EXERCISE INSTRUCTIONS: The exercise asks for every line of the data to be reproduced exactly.

+++ DATA PROVIDED

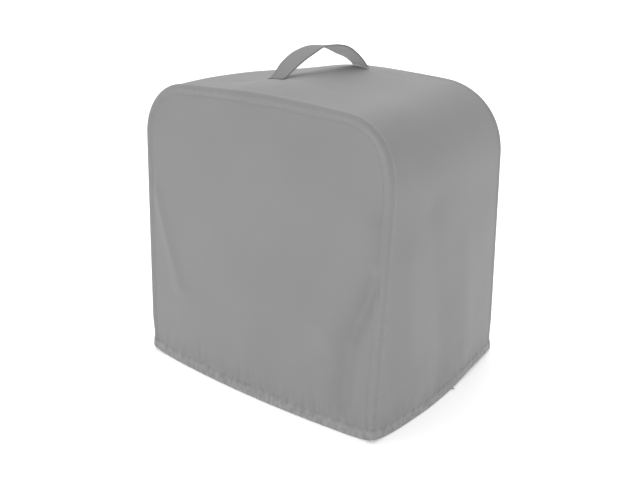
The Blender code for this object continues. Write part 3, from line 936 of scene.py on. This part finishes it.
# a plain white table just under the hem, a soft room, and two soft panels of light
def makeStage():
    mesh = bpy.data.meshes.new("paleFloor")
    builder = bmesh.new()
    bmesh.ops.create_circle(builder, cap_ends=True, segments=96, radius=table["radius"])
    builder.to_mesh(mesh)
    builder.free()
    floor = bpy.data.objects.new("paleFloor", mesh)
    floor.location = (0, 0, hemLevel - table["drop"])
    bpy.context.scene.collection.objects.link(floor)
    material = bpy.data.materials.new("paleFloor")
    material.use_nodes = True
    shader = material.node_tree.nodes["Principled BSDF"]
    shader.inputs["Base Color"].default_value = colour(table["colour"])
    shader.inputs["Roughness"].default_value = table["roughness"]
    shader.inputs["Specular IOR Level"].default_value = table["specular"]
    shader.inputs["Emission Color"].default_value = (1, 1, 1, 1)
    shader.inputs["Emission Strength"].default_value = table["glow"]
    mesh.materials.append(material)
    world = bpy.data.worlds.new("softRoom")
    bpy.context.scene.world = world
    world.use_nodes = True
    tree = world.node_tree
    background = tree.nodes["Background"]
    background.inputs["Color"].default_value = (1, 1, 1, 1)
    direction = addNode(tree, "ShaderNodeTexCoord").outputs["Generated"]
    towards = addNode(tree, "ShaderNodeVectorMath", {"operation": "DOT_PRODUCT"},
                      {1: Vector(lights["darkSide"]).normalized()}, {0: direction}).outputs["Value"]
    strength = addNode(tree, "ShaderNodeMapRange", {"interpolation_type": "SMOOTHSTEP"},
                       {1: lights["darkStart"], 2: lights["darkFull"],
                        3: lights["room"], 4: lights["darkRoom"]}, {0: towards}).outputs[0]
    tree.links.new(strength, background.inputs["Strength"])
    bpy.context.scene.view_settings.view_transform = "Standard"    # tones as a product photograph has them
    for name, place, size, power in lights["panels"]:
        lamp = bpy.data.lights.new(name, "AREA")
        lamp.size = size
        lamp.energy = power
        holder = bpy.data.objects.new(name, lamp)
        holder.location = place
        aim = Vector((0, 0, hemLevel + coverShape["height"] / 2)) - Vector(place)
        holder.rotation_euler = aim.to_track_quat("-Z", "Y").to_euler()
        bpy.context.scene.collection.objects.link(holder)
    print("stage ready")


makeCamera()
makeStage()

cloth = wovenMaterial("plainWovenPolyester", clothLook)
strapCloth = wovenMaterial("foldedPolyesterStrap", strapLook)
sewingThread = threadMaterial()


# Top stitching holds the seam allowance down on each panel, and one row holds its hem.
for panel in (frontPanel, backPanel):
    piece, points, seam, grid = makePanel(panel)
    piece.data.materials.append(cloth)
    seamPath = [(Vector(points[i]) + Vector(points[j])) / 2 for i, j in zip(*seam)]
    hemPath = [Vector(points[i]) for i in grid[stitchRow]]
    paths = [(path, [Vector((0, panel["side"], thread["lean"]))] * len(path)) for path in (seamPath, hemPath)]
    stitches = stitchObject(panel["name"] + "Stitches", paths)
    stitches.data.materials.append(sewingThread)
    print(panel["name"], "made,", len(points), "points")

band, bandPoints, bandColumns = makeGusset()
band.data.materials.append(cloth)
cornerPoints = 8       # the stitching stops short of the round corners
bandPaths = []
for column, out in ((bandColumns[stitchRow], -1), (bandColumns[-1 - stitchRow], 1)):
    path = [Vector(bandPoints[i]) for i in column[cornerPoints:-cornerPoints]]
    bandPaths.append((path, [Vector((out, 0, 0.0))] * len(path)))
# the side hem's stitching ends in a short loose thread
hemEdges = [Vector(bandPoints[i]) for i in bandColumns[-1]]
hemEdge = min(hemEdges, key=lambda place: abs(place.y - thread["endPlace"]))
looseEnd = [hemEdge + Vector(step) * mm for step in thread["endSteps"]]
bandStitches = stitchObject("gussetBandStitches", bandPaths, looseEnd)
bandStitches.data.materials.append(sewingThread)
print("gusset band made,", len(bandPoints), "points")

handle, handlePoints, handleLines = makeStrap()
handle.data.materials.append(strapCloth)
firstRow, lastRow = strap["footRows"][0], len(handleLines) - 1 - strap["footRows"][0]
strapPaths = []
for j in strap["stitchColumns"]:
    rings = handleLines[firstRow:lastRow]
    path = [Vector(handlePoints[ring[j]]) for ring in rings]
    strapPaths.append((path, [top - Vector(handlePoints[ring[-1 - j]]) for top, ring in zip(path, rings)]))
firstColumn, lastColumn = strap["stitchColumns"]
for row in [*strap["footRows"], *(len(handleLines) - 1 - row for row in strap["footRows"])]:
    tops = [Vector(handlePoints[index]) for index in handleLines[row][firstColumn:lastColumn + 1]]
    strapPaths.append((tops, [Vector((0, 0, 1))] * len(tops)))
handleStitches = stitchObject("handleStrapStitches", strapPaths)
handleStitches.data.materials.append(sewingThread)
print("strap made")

++++++

ANSWER FOR THIS EXERCISE:
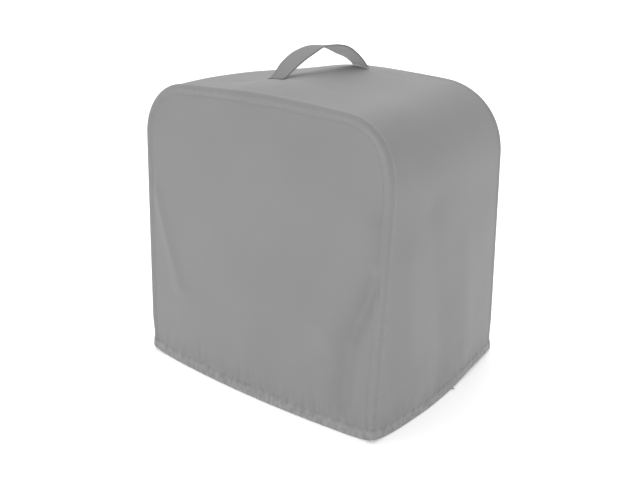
The Blender code for this object continues. Write part 3, from line 936 of scene.py on. This part finishes it.
# a plain white table just under the hem, a soft room, and two soft panels of light
def makeStage():
    mesh = bpy.data.meshes.new("paleFloor")
    builder = bmesh.new()
    bmesh.ops.create_circle(builder, cap_ends=True, segments=96, radius=table["radius"])
    builder.to_mesh(mesh)
    builder.free()
    floor = bpy.data.objects.new("paleFloor", mesh)
    floor.location = (0, 0, hemLevel - table["drop"])
    bpy.context.scene.collection.objects.link(floor)
    material = bpy.data.materials.new("paleFloor")
    material.use_nodes = True
    shader = material.node_tree.nodes["Principled BSDF"]
    shader.inputs["Base Color"].default_value = colour(table["colour"])
    shader.inputs["Roughness"].default_value = table["roughness"]
    shader.inputs["Specular IOR Level"].default_value = table["specular"]
    shader.inputs["Emission Color"].default_value = (1, 1, 1, 1)
    shader.inputs["Emission Strength"].default_value = table["glow"]
    mesh.materials.append(material)
    world = bpy.data.worlds.new("softRoom")
    bpy.context.scene.world = world
    world.use_nodes = True
    tree = world.node_tree
    background = tree.nodes["Background"]
    background.inputs["Color"].default_value = (1, 1, 1, 1)
    direction = addNode(tree, "ShaderNodeTexCoord").outputs["Generated"]
    towards = addNode(tree, "ShaderNodeVectorMath", {"operation": "DOT_PRODUCT"},
                      {1: Vector(lights["darkSide"]).normalized()}, {0: direction}).outputs["Value"]
    strength = addNode(tree, "ShaderNodeMapRange", {"interpolation_type": "SMOOTHSTEP"},
                       {1: lights["darkStart"], 2: lights["darkFull"],
                        3: lights["room"], 4: lights["darkRoom"]}, {0: towards}).outputs[0]
    tree.links.new(strength, background.inputs["Strength"])
    bpy.context.scene.view_settings.view_transform = "Standard"    # tones as a product photograph has them
    for name, place, size, power in lights["panels"]:
        lamp = bpy.data.lights.new(name, "AREA")
        lamp.size = size
        lamp.energy = power
        holder = bpy.data.objects.new(name, lamp)
        holder.location = place
        aim = Vector((0, 0, hemLevel + coverShape["height"] / 2)) - Vector(place)
        holder.rotation_euler = aim.to_track_quat("-Z", "Y").to_euler()
        bpy.context.scene.collection.objects.link(holder)
    print("stage ready")


makeCamera()
makeStage()

cloth = wovenMaterial("plainWovenPolyester", clothLook)
strapCloth = wovenMaterial("foldedPolyesterStrap", strapLook)
sewingThread = threadMaterial()


# Top stitching holds the seam allowance down on each panel, and one row holds its hem.
for panel in (frontPanel, backPanel):
    piece, points, seam, grid = makePanel(panel)
    piece.data.materials.append(cloth)
    seamPath = [(Vector(points[i]) + Vector(points[j])) / 2 for i, j in zip(*seam)]
    hemPath = [Vector(points[i]) for i in grid[stitchRow]]
    paths = [(path, [Vector((0, panel["side"], thread["lean"]))] * len(path)) for path in (seamPath, hemPath)]
    stitches = stitchObject(panel["name"] + "Stitches", paths)
    stitches.data.materials.append(sewingThread)
    print(panel["name"], "made,", len(points), "points")

band, bandPoints, bandColumns = makeGusset()
band.data.materials.append(cloth)
cornerPoints = 8       # the stitching stops short of the round corners
bandPaths = []
for column, out in ((bandColumns[stitchRow], -1), (bandColumns[-1 - stitchRow], 1)):
    path = [Vector(bandPoints[i]) for i in column[cornerPoints:-cornerPoints]]
    bandPaths.append((path, [Vector((out, 0, 0.0))] * len(path)))
# the side hem's stitching ends in a short loose thread
hemEdges = [Vector(bandPoints[i]) for i in bandColumns[-1]]
hemEdge = min(hemEdges, key=lambda place: abs(place.y - thread["endPlace"]))
looseEnd = [hemEdge + Vector(step) * mm for step in thread["endSteps"]]
bandStitches = stitchObject("gussetBandStitches", bandPaths, looseEnd)
bandStitches.data.materials.append(sewingThread)
print("gusset band made,", len(bandPoints), "points")

handle, handlePoints, handleLines = makeStrap()
handle.data.materials.append(strapCloth)
firstRow, lastRow = strap["footRows"][0], len(handleLines) - 1 - strap["footRows"][0]
strapPaths = []
for j in strap["stitchColumns"]:
    rings = handleLines[firstRow:lastRow]
    path = [Vector(handlePoints[ring[j]]) for ring in rings]
    strapPaths.append((path, [top - Vector(handlePoints[ring[-1 - j]]) for top, ring in zip(path, rings)]))
firstColumn, lastColumn = strap["stitchColumns"]
for row in [*strap["footRows"], *(len(handleLines) - 1 - row for row in strap["footRows"])]:
    tops = [Vector(handlePoints[index]) for index in handleLines[row][firstColumn:lastColumn + 1]]
    strapPaths.append((tops, [Vector((0, 0, 1))] * len(tops)))
handleStitches = stitchObject("handleStrapStitches", strapPaths)
handleStitches.data.materials.append(sewingThread)
print("strap made")